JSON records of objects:

[start]

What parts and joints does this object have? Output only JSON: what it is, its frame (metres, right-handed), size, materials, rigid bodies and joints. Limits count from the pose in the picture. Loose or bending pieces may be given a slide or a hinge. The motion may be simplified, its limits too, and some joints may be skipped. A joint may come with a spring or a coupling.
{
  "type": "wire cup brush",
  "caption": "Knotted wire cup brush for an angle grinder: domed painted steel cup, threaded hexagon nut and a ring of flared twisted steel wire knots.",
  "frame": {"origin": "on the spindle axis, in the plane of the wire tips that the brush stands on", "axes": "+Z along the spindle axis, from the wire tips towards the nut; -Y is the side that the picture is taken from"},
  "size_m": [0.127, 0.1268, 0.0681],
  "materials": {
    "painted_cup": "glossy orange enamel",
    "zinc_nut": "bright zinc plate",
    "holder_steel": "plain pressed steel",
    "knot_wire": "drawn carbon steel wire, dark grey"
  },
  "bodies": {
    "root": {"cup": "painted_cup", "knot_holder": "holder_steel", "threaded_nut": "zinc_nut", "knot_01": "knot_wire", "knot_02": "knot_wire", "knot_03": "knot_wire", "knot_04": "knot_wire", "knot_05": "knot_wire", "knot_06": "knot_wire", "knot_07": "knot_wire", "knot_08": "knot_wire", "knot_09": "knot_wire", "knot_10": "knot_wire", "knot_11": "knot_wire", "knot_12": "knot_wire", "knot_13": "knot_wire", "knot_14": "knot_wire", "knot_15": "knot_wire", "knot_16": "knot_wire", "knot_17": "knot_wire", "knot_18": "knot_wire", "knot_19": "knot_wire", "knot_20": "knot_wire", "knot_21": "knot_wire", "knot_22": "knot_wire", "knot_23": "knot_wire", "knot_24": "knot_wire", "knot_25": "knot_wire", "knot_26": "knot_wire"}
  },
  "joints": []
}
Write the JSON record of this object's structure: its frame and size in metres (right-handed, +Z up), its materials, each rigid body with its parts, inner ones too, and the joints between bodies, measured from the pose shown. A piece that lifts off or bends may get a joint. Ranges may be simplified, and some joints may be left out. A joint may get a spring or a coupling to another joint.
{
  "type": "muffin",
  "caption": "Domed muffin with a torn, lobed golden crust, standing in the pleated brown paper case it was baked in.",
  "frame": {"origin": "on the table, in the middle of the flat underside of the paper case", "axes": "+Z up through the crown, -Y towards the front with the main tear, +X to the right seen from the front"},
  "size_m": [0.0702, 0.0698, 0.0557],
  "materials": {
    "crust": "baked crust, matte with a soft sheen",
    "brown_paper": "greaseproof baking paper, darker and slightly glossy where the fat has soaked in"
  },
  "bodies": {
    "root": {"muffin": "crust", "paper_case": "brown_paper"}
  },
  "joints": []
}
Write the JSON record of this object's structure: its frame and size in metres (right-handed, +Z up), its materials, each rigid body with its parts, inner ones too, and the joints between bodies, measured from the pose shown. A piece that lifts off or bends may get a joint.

[end]

EXERCISE PROMPT: Output the full listing exactly as it stands.

IN RESPONSE:
What parts and joints does this object have? Output only JSON: what it is, its frame (metres, right-handed), size, materials, rigid bodies and joints. Limits count from the pose in the picture. Loose or bending pieces may be given a slide or a hinge. The motion may be simplified, its limits too, and some joints may be skipped. A joint may come with a spring or a coupling.
{
  "type": "wire cup brush",
  "caption": "Knotted wire cup brush for an angle grinder: domed painted steel cup, threaded hexagon nut and a ring of flared twisted steel wire knots.",
  "frame": {"origin": "on the spindle axis, in the plane of the wire tips that the brush stands on", "axes": "+Z along the spindle axis, from the wire tips towards the nut; -Y is the side that the picture is taken from"},
  "size_m": [0.127, 0.1268, 0.0681],
  "materials": {
    "painted_cup": "glossy orange enamel",
    "zinc_nut": "bright zinc plate",
    "holder_steel": "plain pressed steel",
    "knot_wire": "drawn carbon steel wire, dark grey"
  },
  "bodies": {
    "root": {"cup": "painted_cup", "knot_holder": "holder_steel", "threaded_nut": "zinc_nut", "knot_01": "knot_wire", "knot_02": "knot_wire", "knot_03": "knot_wire", "knot_04": "knot_wire", "knot_05": "knot_wire", "knot_06": "knot_wire", "knot_07": "knot_wire", "knot_08": "knot_wire", "knot_09": "knot_wire", "knot_10": "knot_wire", "knot_11": "knot_wire", "knot_12": "knot_wire", "knot_13": "knot_wire", "knot_14": "knot_wire", "knot_15": "knot_wire", "knot_16": "knot_wire", "knot_17": "knot_wire", "knot_18": "knot_wire", "knot_19": "knot_wire", "knot_20": "knot_wire", "knot_21": "knot_wire", "knot_22": "knot_wire", "knot_23": "knot_wire", "knot_24": "knot_wire", "knot_25": "knot_wire", "knot_26": "knot_wire"}
  },
  "joints": []
}
Write the JSON record of this object's structure: its frame and size in metres (right-handed, +Z up), its materials, each rigid body with its parts, inner ones too, and the joints between bodies, measured from the pose shown. A piece that lifts off or bends may get a joint. Ranges may be simplified, and some joints may be left out. A joint may get a spring or a coupling to another joint.
{
  "type": "muffin",
  "caption": "Domed muffin with a torn, lobed golden crust, standing in the pleated brown paper case it was baked in.",
  "frame": {"origin": "on the table, in the middle of the flat underside of the paper case", "axes": "+Z up through the crown, -Y towards the front with the main tear, +X to the right seen from the front"},
  "size_m": [0.0702, 0.0698, 0.0557],
  "materials": {
    "crust": "baked crust, matte with a soft sheen",
    "brown_paper": "greaseproof baking paper, darker and slightly glossy where the fat has soaked in"
  },
  "bodies": {
    "root": {"muffin": "crust", "paper_case": "brown_paper"}
  },
  "joints": []
}
Write the JSON record of this object's structure: its frame and size in metres (right-handed, +Z up), its materials, each rigid body with its parts, inner ones too, and the joints between bodies, measured from the pose shown. A piece that lifts off or bends may get a joint.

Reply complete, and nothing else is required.